What it's about: Just what it says. Winchester is a journalist with a geology background (he previously wrote a book about Krakatau) so he's very solid on the science stuff, but he also gives a good sense of what was going on socially and historically in California.
What I thought: Good read, good job of tying a lot of elements together and explaining the succession of geological theories. (The stuff about how the same rocks show up in Wyoming and Scotland is fascinating.)
Winchester's chapter on large, destructive earthquakes that have occurred in the middle of the country made me think, well, I might as well live here as anyplace; then his epilogue on the rich idiots who have chosen to build in Portola Valley made me feel kind of like an idiot. His contention is that it was only because of San Francisco's huge early growth that the city was big enough that people figured it ought to be rebuilt -- that most young communities experiencing that devastation would just be abandoned, sensibly, because of the danger of recurrence. Of course, he being British (and a geologist), 60 years seems a lot younger to him.
And, adding to my unease, his ticking off the succession of geological calamities worldwide in the months leading up to the quake was more than a little scary when read during a string of notable quakes here and abroad.

Angelica (2007, Arthur Phillips)
Why I picked it: The reviews I read of Arthur Phillips' new novel ("The Song is You") said complimentary things about "Angelica."
What it's about: A woman in Victorian England believes that a malign spectre is molesting her young daughter.
What I thought: Engrossing. It starts out creepy and old-fashioned, and becomes more modern, and dark in a more complex way. The character who ends up most sympathetic, and the one with the saddest outcome, is the one you wouldn't guess at the start.
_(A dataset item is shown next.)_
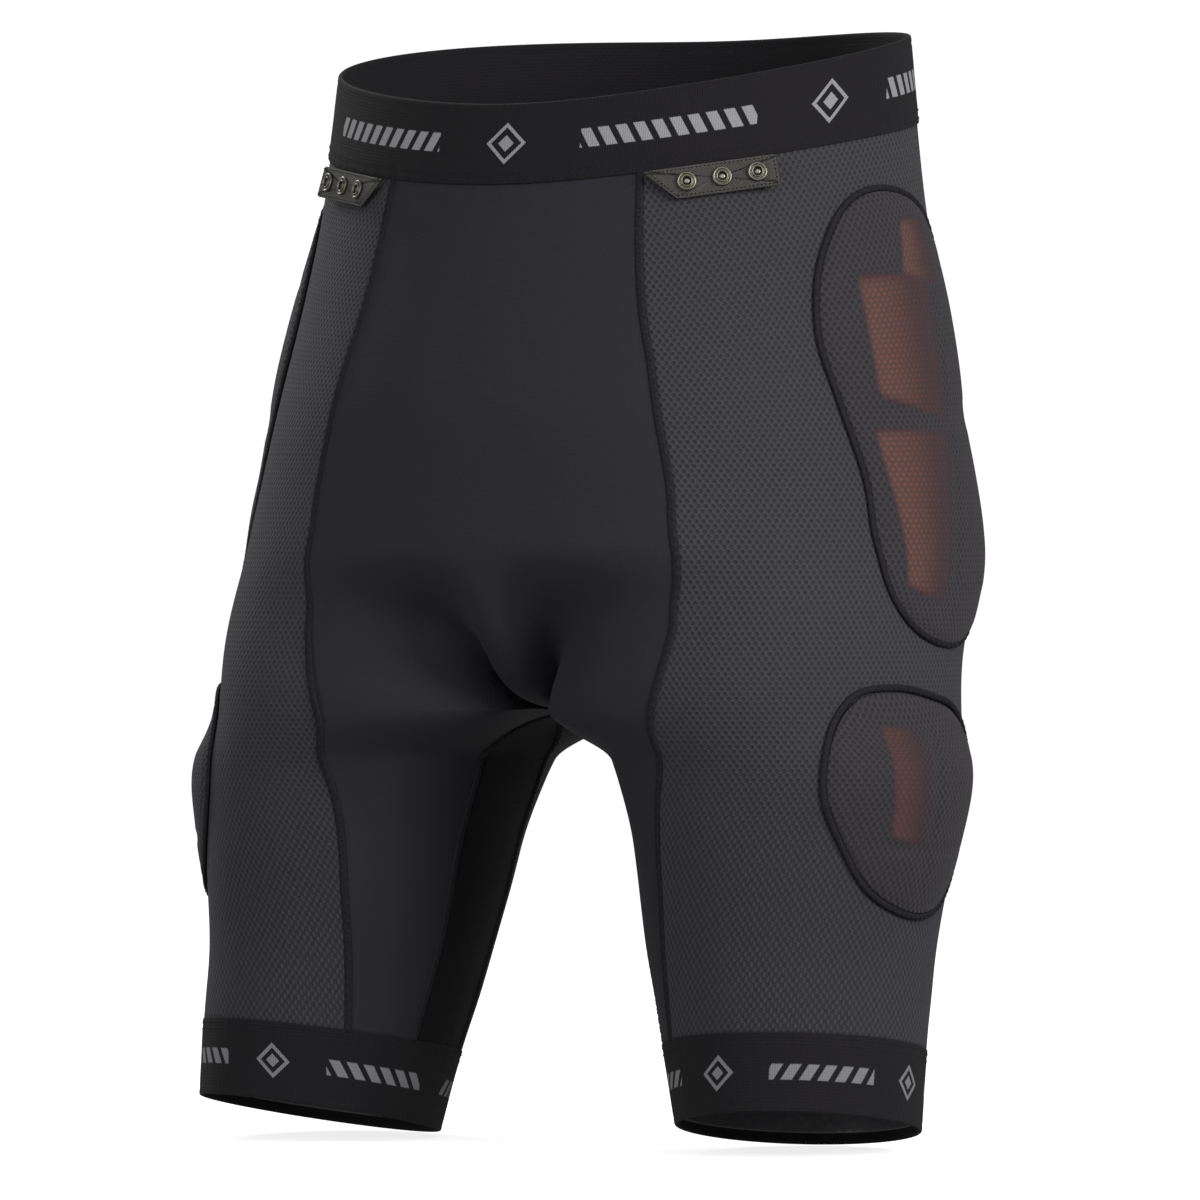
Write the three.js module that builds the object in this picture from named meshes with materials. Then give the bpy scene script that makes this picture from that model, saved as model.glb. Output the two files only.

Southern California: An Island on the Land (1946, Carey McWilliams)
Why I picked it: McWilliams was always on my California syllabus, and I figured this was a good place to put him in the Starr progression, as his specialty is Southern California between the wars.
What it's about: The growth of Southern California, particularly Los Angeles, until World War II.
What I thought: McWilliams hits a lot of the same themes and events as Starr, but his particular thesis is the "islandness" of Southern California, disconnected from the rest of the country, the rest of the West, the rest of the state, Its pre-WW2 economy, built mostly on tourism and real estate and then on the movies, was disconnected from the national economy of manufacturing and industry. Even its people were more inclined to create their own islands by ethnic or regional background, profession, or even cultural inclination.
He puts in more of his personal voice than Starr does, occasionally showing his political colors as a lefty lawyer, muckraking journalist and advocate of the working class. I identified with his initial impressions of Los Angeles. He, too, grew up in Northern Colorado and probably would have happily remained there had circumstances been different.
It was an interesting contrast to read a history that didn't have Starr's benefit of hindsight, that stopped rather suspensefully on the edge of the great postwar unknown.

Ravens (2009, George Dawes Green)
Why I picked it: I was familiar with Green as founder of the storytelling series The Moth, and I know he can tell a story, and I heard him on some podcast (Studio 360?) talking about this novel.
What it's about: Charismatic bad guy comes up with plot to extort a family out of half of a lottery jackpot.
What I thought: Has "movie" written all over it. I expected something more dark and quirky, but this is almost Grisham-mainstream. Main baddie Shaw is a great character, written for some young actor to play the heck out of. Sidekick Romeo is harder to get a handle on, which is problematic because his actions are key to both Shaw's plan and the structure of the story. You're inside his head more than Shaw's, and, though you understand his attachment to Shaw, his compassion and misgivings have you wondering why he doesn't just walk away.
Movie: Watch for it. Green's previous novels, "The Juror" and "The Caveman's Valentine," were made into movies.

Holy Land: A Suburban Memoir (1996, D.J. Waldie)
Why I picked it: I was browsing the California history shelf, and I ran across it. Lakewood is of particular interest to me because my mother lived there in the early '50s, shortly after its creation for people like her family: They had lived most of their lives in El Monte and Boyle Heights, far from prosperity and not even with a firm grasp on stability, but Lakewood told them, "Look, you can buy a house here! And then you'll be middle-class."
What it's about: A portrait of Lakewood, told in small bites, by a man who grew up there and now lives in his parents' old house and works for the city.
What I thought: A quick read, because of the format. I was more interested in the historical and sociological elements than Waldie's personal remembrances, but he's a good, clear-eyed storyteller, not sentimental. The book is a good counterpoint to Joan Didion's essay about the notorious Spur Posse, which she blames in part on unsupported expectations inherent in Lakewood, or, I imagine, in any suburb created to take advantage of boomtown prosperity.




Abandoned

Then We Came to the End (2007, Joshua Ferris)
Why I picked it: It got good reviews as a novel in the McSweeneyesque vein.
What it's about: The work life of people in a Chicago advertising office during the dot-com bust.
Why I gave it up: Stuck with it for 85 pages, and it was still vignettes. I was hoping for some narrative, or at least character development. (Just looked at a review, and it turns out I was probably on the brink of some sort of plot.)



The Children's Book (2009, A.S. Byatt)
Why I picked it: The ideas of Byatt's novels tend to be so compelling to me — intellectuals on the fringe in Victorian England — that I forget I've always struggled with the actual books. I don't think I ever finished "Possession" (though I liked the movie), and I got through "Angels and Insects" only because it is short. Also: gorgeous cover.
What it's about: Two artistic, bohemian families in 1890s England.
Why I gave it up: Got to 150 pages and learned a lot about pottery and puppet shows, but the characters and the plot were still coalescing. I might go back to this as an audiobook, but I just had too many things stacking up I wanted to try instead of sticking with the whole 675 pages.